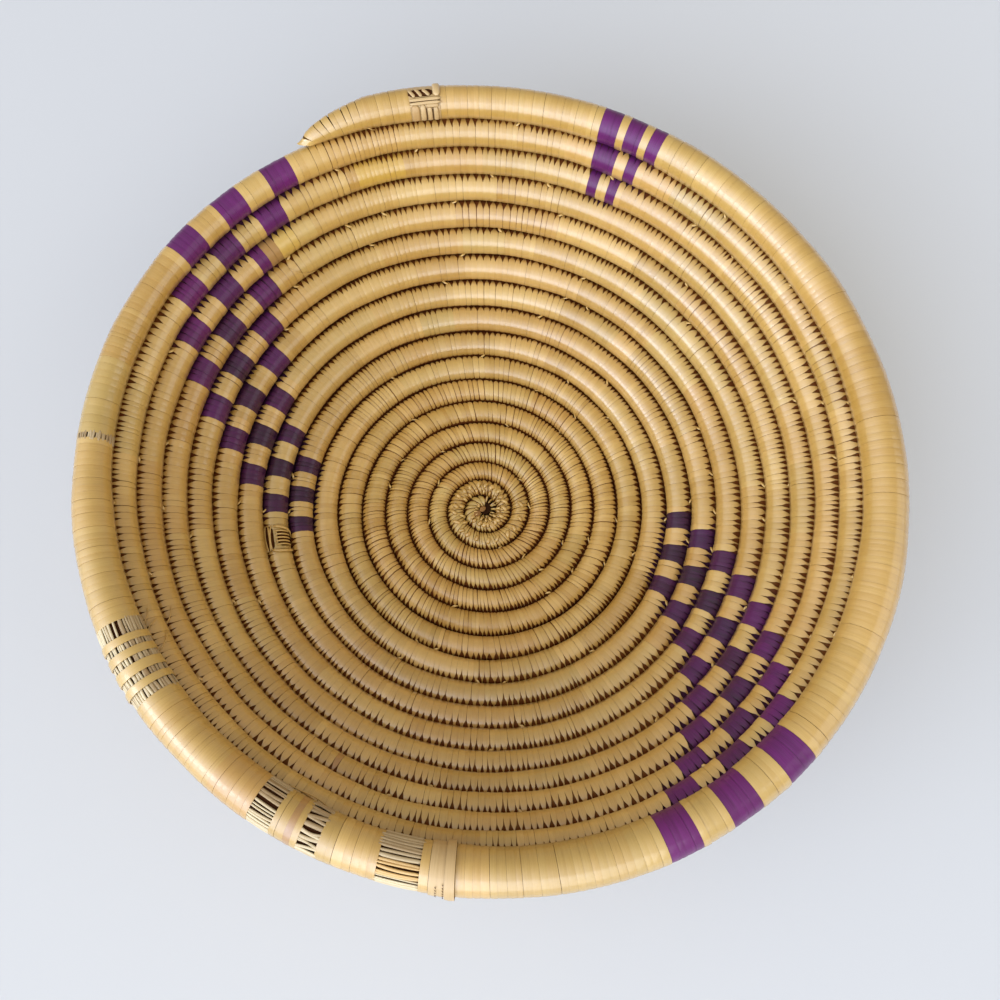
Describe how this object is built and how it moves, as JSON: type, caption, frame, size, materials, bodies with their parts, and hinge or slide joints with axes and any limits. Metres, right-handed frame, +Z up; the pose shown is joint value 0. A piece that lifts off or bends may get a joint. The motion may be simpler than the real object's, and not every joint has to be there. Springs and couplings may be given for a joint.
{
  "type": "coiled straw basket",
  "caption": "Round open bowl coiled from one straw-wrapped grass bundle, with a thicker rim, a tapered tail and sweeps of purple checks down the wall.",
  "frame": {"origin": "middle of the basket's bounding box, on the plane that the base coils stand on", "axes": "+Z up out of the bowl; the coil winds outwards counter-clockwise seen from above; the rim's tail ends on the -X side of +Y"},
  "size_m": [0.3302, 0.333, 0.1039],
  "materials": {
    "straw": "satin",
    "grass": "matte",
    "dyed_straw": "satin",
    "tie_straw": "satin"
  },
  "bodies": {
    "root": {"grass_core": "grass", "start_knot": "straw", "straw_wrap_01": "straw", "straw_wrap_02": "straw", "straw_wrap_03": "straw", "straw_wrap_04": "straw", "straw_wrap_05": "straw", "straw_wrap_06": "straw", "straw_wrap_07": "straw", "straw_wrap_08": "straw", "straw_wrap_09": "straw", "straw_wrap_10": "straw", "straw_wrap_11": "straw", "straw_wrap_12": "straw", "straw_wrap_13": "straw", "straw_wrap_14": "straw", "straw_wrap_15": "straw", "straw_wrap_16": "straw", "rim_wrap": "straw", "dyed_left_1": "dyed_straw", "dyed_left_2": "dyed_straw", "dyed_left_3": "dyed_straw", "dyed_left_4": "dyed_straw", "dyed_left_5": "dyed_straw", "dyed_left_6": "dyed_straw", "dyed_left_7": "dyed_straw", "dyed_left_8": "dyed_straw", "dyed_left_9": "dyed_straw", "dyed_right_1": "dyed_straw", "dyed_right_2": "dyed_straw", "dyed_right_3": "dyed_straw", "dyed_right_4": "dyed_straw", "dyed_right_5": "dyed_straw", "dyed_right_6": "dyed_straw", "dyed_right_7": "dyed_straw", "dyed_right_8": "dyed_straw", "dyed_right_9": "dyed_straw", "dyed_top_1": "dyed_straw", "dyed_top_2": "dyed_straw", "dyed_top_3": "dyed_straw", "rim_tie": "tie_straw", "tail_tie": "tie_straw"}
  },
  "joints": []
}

• • • •

* The task
Quote the material exactly, leaving nothing out.

* Result of the task
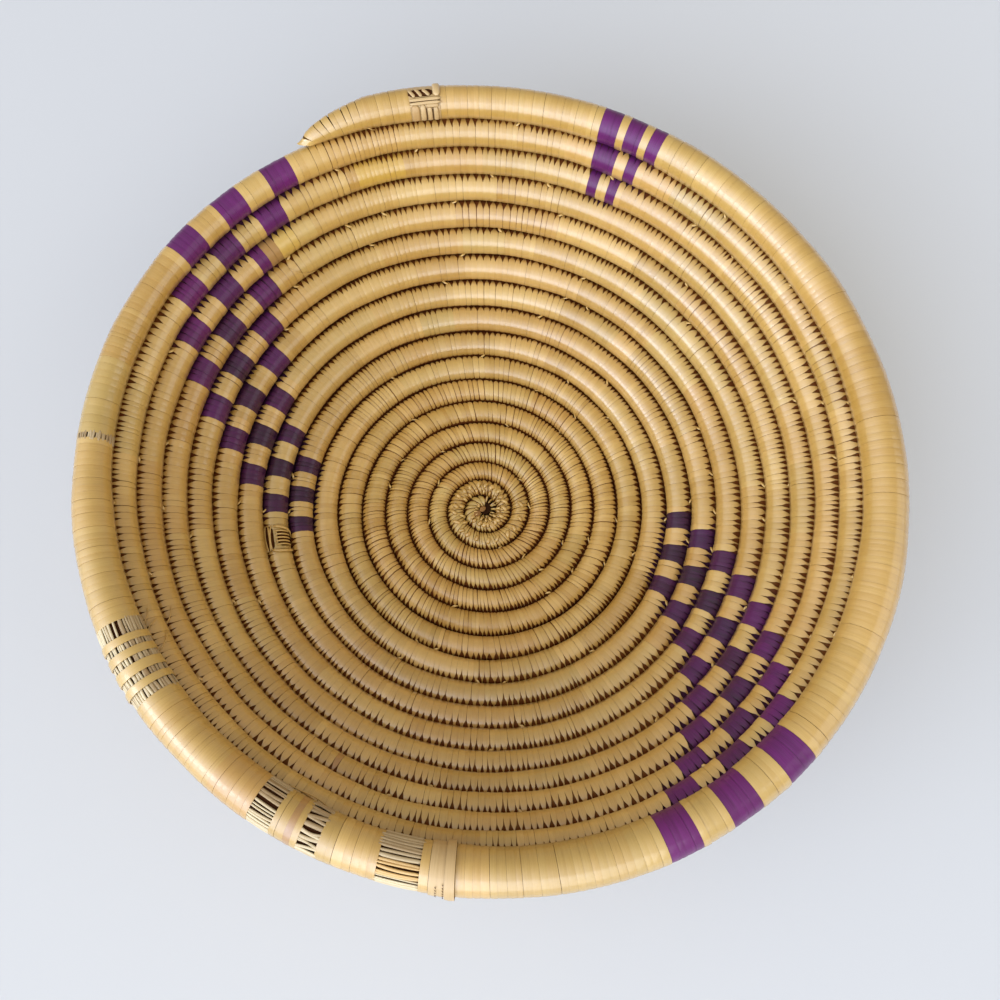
Describe how this object is built and how it moves, as JSON: type, caption, frame, size, materials, bodies with their parts, and hinge or slide joints with axes and any limits. Metres, right-handed frame, +Z up; the pose shown is joint value 0. A piece that lifts off or bends may get a joint. The motion may be simpler than the real object's, and not every joint has to be there. Springs and couplings may be given for a joint.
{
  "type": "coiled straw basket",
  "caption": "Round open bowl coiled from one straw-wrapped grass bundle, with a thicker rim, a tapered tail and sweeps of purple checks down the wall.",
  "frame": {"origin": "middle of the basket's bounding box, on the plane that the base coils stand on", "axes": "+Z up out of the bowl; the coil winds outwards counter-clockwise seen from above; the rim's tail ends on the -X side of +Y"},
  "size_m": [0.3302, 0.333, 0.1039],
  "materials": {
    "straw": "satin",
    "grass": "matte",
    "dyed_straw": "satin",
    "tie_straw": "satin"
  },
  "bodies": {
    "root": {"grass_core": "grass", "start_knot": "straw", "straw_wrap_01": "straw", "straw_wrap_02": "straw", "straw_wrap_03": "straw", "straw_wrap_04": "straw", "straw_wrap_05": "straw", "straw_wrap_06": "straw", "straw_wrap_07": "straw", "straw_wrap_08": "straw", "straw_wrap_09": "straw", "straw_wrap_10": "straw", "straw_wrap_11": "straw", "straw_wrap_12": "straw", "straw_wrap_13": "straw", "straw_wrap_14": "straw", "straw_wrap_15": "straw", "straw_wrap_16": "straw", "rim_wrap": "straw", "dyed_left_1": "dyed_straw", "dyed_left_2": "dyed_straw", "dyed_left_3": "dyed_straw", "dyed_left_4": "dyed_straw", "dyed_left_5": "dyed_straw", "dyed_left_6": "dyed_straw", "dyed_left_7": "dyed_straw", "dyed_left_8": "dyed_straw", "dyed_left_9": "dyed_straw", "dyed_right_1": "dyed_straw", "dyed_right_2": "dyed_straw", "dyed_right_3": "dyed_straw", "dyed_right_4": "dyed_straw", "dyed_right_5": "dyed_straw", "dyed_right_6": "dyed_straw", "dyed_right_7": "dyed_straw", "dyed_right_8": "dyed_straw", "dyed_right_9": "dyed_straw", "dyed_top_1": "dyed_straw", "dyed_top_2": "dyed_straw", "dyed_top_3": "dyed_straw", "rim_tie": "tie_straw", "tail_tie": "tie_straw"}
  },
  "joints": []
}